Não só Beatriz tem uma construção muito interessante, mas também dona Divina. Com uma linguagem simples e direta, mesmo com o sobrenatural tão recorrente, o enredo é cheio de realismo, abordando herança e pressão familiares bem conhecidas. A dinâmica das duas é carregada de tensão e dor e, conforme avançamos, entendemos os motivos para agirem de determinado modo, apesar de ambas criarem feridas irreversíveis com seus erros.

O sobrenatural faz parte da trama desde o início, de forma natural. Médiuns e curandeiras eram muito procuradas, especialmente em cidades pequenas naquela época, de modo que esse elemento não é forçado ou usado de forma leviana, pelo contrário. O sobrenatural representa a dor, a opressão sofrida, o trauma, o abandono da infância, a mudança, o crescimento, o peso de gerações.

Assim como em Inventário de Predadores Domésticos, Verena mostra que os maiores horrores são cometidos por humanos, e os maiores medos são resultados de traumas obtidos em ambiente familiar, onde deveria ser o lugar de maior segurança. O mundo é um ambiente hostil cheio de ódio e injustiças, e são esses sentimentos de vingança e a busca por justiça que fazem nascer fantasmas que não se apagam e perduram.

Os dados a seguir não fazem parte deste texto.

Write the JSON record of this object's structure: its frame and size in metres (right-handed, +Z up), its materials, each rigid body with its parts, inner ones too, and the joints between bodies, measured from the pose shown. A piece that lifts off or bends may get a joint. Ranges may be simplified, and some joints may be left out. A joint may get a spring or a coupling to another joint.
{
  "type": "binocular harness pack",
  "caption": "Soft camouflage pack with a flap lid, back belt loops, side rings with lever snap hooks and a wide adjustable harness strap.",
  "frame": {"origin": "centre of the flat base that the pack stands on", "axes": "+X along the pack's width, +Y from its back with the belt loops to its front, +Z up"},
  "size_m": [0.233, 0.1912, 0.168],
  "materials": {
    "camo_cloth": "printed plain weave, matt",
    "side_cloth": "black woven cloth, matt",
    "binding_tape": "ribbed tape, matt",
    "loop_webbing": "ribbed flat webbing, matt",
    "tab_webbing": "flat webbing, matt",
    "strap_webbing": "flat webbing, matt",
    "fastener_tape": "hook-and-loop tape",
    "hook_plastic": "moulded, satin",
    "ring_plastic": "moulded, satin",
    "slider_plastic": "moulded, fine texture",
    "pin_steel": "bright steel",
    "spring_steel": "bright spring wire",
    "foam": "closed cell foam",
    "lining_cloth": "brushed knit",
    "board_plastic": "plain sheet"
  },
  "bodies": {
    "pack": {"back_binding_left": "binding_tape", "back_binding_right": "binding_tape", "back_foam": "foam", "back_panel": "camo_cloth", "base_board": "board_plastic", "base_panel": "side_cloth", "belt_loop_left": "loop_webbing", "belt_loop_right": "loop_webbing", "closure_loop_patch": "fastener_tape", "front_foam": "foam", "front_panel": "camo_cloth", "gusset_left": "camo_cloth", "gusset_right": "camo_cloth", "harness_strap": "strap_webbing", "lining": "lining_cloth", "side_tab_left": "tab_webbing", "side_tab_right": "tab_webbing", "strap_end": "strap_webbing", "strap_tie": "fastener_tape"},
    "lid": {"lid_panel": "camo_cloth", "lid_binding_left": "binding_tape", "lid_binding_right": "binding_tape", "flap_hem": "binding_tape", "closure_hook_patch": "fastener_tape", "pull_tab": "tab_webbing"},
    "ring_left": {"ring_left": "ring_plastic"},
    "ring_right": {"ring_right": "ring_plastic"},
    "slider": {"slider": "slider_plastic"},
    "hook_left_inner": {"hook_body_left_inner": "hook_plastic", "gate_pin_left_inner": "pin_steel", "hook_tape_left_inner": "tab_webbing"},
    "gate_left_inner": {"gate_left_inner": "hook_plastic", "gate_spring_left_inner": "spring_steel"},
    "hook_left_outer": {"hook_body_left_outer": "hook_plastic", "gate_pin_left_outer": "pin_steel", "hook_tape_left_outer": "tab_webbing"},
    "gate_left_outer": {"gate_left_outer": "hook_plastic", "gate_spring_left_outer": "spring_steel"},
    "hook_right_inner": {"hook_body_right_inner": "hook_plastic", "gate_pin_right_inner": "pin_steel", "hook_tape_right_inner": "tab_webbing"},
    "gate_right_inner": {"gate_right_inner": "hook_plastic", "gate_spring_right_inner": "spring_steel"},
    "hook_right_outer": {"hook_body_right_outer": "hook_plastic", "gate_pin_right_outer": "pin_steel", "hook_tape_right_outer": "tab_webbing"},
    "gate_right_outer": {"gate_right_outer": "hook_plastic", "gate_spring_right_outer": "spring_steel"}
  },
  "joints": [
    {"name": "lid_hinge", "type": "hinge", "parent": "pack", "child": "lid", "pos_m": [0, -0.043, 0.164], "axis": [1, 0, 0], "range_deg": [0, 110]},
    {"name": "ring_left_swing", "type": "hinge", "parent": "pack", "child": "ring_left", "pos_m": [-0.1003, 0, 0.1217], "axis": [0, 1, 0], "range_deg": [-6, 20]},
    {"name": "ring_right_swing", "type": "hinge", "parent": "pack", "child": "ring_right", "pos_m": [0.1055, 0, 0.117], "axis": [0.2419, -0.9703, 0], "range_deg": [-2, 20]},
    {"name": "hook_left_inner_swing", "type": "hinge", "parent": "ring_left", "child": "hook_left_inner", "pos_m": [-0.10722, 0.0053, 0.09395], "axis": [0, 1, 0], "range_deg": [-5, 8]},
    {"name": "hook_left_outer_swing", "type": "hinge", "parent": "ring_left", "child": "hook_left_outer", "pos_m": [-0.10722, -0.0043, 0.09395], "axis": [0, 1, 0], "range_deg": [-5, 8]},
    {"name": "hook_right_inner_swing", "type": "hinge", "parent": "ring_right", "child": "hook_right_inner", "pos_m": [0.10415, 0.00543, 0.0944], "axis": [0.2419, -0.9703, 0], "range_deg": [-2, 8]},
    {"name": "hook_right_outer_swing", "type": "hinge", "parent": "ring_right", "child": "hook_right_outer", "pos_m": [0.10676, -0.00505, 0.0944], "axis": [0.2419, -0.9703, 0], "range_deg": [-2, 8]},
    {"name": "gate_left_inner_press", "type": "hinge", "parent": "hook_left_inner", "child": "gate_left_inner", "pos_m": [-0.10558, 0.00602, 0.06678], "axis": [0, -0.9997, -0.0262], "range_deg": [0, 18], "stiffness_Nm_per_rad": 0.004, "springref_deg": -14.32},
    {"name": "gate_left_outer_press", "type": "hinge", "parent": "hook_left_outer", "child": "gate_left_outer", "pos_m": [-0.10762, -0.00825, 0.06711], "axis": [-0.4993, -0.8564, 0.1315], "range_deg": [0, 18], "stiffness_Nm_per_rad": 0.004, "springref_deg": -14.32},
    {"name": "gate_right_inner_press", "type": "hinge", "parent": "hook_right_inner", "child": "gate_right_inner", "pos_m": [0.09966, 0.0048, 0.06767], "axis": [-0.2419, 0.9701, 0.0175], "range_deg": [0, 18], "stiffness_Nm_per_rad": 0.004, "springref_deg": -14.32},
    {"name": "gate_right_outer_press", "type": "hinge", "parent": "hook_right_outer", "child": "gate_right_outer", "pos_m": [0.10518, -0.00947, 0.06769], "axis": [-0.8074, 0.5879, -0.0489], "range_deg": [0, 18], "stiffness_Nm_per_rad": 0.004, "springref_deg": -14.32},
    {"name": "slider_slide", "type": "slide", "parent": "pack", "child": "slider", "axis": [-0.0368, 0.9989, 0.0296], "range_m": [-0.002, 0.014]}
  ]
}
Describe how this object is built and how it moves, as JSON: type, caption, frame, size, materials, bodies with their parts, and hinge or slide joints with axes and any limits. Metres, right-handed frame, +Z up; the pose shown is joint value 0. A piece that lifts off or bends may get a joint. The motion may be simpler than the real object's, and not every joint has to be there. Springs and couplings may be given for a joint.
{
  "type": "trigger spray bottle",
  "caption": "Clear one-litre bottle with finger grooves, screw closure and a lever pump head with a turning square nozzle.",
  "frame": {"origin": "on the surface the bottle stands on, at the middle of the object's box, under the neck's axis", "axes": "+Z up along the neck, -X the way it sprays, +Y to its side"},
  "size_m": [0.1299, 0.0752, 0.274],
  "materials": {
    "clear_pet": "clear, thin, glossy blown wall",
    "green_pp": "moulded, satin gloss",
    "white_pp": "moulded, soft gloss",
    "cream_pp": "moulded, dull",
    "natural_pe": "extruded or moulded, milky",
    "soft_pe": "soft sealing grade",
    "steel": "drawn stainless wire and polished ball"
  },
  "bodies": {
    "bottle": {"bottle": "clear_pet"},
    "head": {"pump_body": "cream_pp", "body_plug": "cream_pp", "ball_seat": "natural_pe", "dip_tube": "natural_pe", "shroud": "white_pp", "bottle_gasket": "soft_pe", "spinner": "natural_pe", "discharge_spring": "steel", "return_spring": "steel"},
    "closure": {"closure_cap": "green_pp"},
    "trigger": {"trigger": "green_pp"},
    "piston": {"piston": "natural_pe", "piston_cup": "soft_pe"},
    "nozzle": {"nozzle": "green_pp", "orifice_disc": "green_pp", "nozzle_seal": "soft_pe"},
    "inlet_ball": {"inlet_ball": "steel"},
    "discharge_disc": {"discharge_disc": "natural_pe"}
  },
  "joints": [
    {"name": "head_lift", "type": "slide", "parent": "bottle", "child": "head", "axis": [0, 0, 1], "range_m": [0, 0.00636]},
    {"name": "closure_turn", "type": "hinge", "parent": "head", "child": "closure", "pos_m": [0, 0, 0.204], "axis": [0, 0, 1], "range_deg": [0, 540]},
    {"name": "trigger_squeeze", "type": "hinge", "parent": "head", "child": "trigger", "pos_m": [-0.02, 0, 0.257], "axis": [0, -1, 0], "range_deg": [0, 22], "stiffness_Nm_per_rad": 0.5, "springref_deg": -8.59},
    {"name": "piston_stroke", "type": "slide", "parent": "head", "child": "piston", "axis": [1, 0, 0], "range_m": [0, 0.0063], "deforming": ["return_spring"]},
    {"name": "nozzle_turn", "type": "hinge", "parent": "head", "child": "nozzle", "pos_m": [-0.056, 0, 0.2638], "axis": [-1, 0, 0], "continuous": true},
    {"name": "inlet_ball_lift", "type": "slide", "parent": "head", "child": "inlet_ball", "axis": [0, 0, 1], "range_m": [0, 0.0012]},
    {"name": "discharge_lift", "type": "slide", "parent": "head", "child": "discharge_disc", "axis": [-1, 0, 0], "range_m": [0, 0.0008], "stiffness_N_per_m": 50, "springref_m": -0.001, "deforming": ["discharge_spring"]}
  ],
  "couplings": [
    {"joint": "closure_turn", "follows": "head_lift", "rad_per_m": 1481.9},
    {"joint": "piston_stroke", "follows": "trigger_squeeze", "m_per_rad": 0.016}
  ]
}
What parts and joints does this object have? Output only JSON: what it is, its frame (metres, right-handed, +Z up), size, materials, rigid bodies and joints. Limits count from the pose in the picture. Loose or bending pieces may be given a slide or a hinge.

Doloroso e pesado, porém necessário, Como Nascem os Fantasmas é uma obra forte que arrebata o leitor sem dó, sem suavidade. Cheio de questões morais e familiares, críticas sociais e espiritualidade e um horror brutal, é uma leitura que merece atenção. Mas fique atento: uma vez que os fantasmas são invocados, não há como reverter as consequências.